EXERCISE DIRECTIONS: Reproduce the data in its entirety, exactly as supplied.

GIVEN DATA:
— begin —

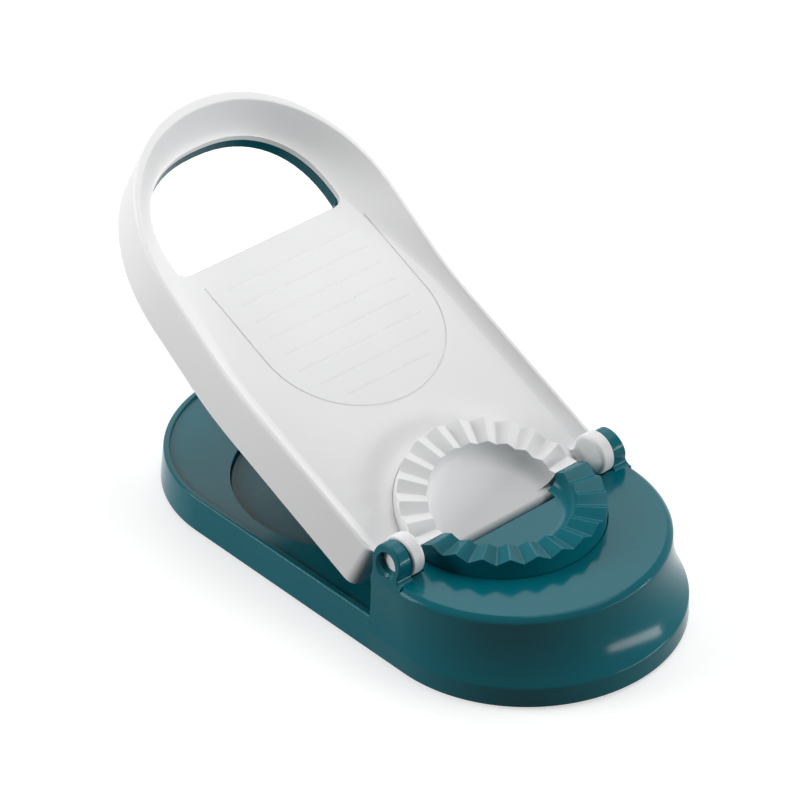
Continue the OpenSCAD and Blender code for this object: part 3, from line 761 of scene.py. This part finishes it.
# The pocket's upper edge is eased, which draws a thin bright line round the ring.
eased, eased_middle = 0.35, 0.1
pocket_edge = [(0, mould_seat_z), (pocket_r, mould_seat_z), (pocket_r, front_deck_z - eased),
               (pocket_r + eased_middle, front_deck_z - eased_middle), (pocket_r + eased, front_deck_z),
               (pocket_r + eased, hinge_z + 1), (0, hinge_z + 1)]
pocket = worked(turned(pocket_edge), ("cut", box(-half_w, 0, -half_w, half_w, 0, 2 * hinge_z)))
base_mesh = worked(
    front_block(), ("join", rear_block()), ("join", ear(1)), ("join", ear(-1)),
    ("cut", base_hollow()),
    ("cut", prism(circle(bed_r + slip_gap, -bed_at, steps=144), bed_z - bed_t, front_deck_z)),
    ("cut", pocket),
    ("cut", box(step_x - 1, split, -ear_in, ear_in, shelf_z, hinge_z + ear_r + 1)),
    ("cut", box(step_x - 1, notch_x, -notch_y, notch_y, shelf_z, hinge_z + ear_r + 1)))
ear_face = ear_out + ear_spread * ear_r / (hinge_z + ear_r - ear_foot)
bore_r, flare_in, flare_out = pin_r + run_gap, 0.7, 0.9
for s in (-1, 1):
    trough = prism(circle(barrel_r + swing_gap, 0, hinge_z),
                   *sorted((s * (barrel_y - swing_gap), s * ear_in)), "Y")
    bore = on_hinge([(0, ear_in - 1), (bore_r, ear_in - 1), (bore_r, ear_face - flare_in),
                     (bore_r + flare_in + flare_out, ear_face + flare_out), (0, ear_face + flare_out)],
                    s, hinge_z)
    base_mesh = worked(base_mesh, ("cut", trough), ("cut", bore))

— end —

RESULT:
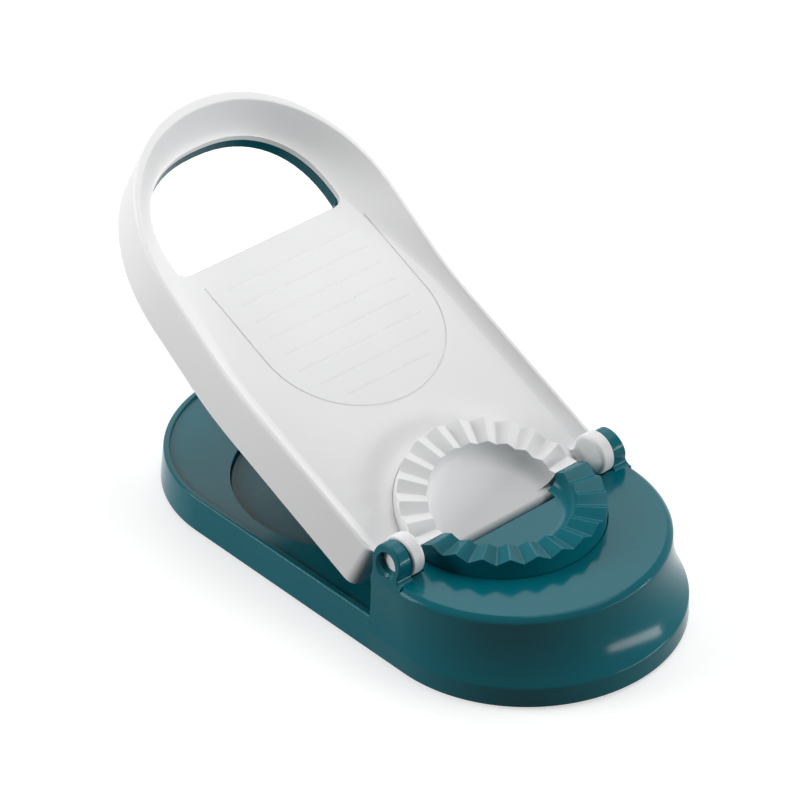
Continue the OpenSCAD and Blender code for this object: part 3, from line 761 of scene.py. This part finishes it.
# The pocket's upper edge is eased, which draws a thin bright line round the ring.
eased, eased_middle = 0.35, 0.1
pocket_edge = [(0, mould_seat_z), (pocket_r, mould_seat_z), (pocket_r, front_deck_z - eased),
               (pocket_r + eased_middle, front_deck_z - eased_middle), (pocket_r + eased, front_deck_z),
               (pocket_r + eased, hinge_z + 1), (0, hinge_z + 1)]
pocket = worked(turned(pocket_edge), ("cut", box(-half_w, 0, -half_w, half_w, 0, 2 * hinge_z)))
base_mesh = worked(
    front_block(), ("join", rear_block()), ("join", ear(1)), ("join", ear(-1)),
    ("cut", base_hollow()),
    ("cut", prism(circle(bed_r + slip_gap, -bed_at, steps=144), bed_z - bed_t, front_deck_z)),
    ("cut", pocket),
    ("cut", box(step_x - 1, split, -ear_in, ear_in, shelf_z, hinge_z + ear_r + 1)),
    ("cut", box(step_x - 1, notch_x, -notch_y, notch_y, shelf_z, hinge_z + ear_r + 1)))
ear_face = ear_out + ear_spread * ear_r / (hinge_z + ear_r - ear_foot)
bore_r, flare_in, flare_out = pin_r + run_gap, 0.7, 0.9
for s in (-1, 1):
    trough = prism(circle(barrel_r + swing_gap, 0, hinge_z),
                   *sorted((s * (barrel_y - swing_gap), s * ear_in)), "Y")
    bore = on_hinge([(0, ear_in - 1), (bore_r, ear_in - 1), (bore_r, ear_face - flare_in),
                     (bore_r + flare_in + flare_out, ear_face + flare_out), (0, ear_face + flare_out)],
                    s, hinge_z)
    base_mesh = worked(base_mesh, ("cut", trough), ("cut", bore))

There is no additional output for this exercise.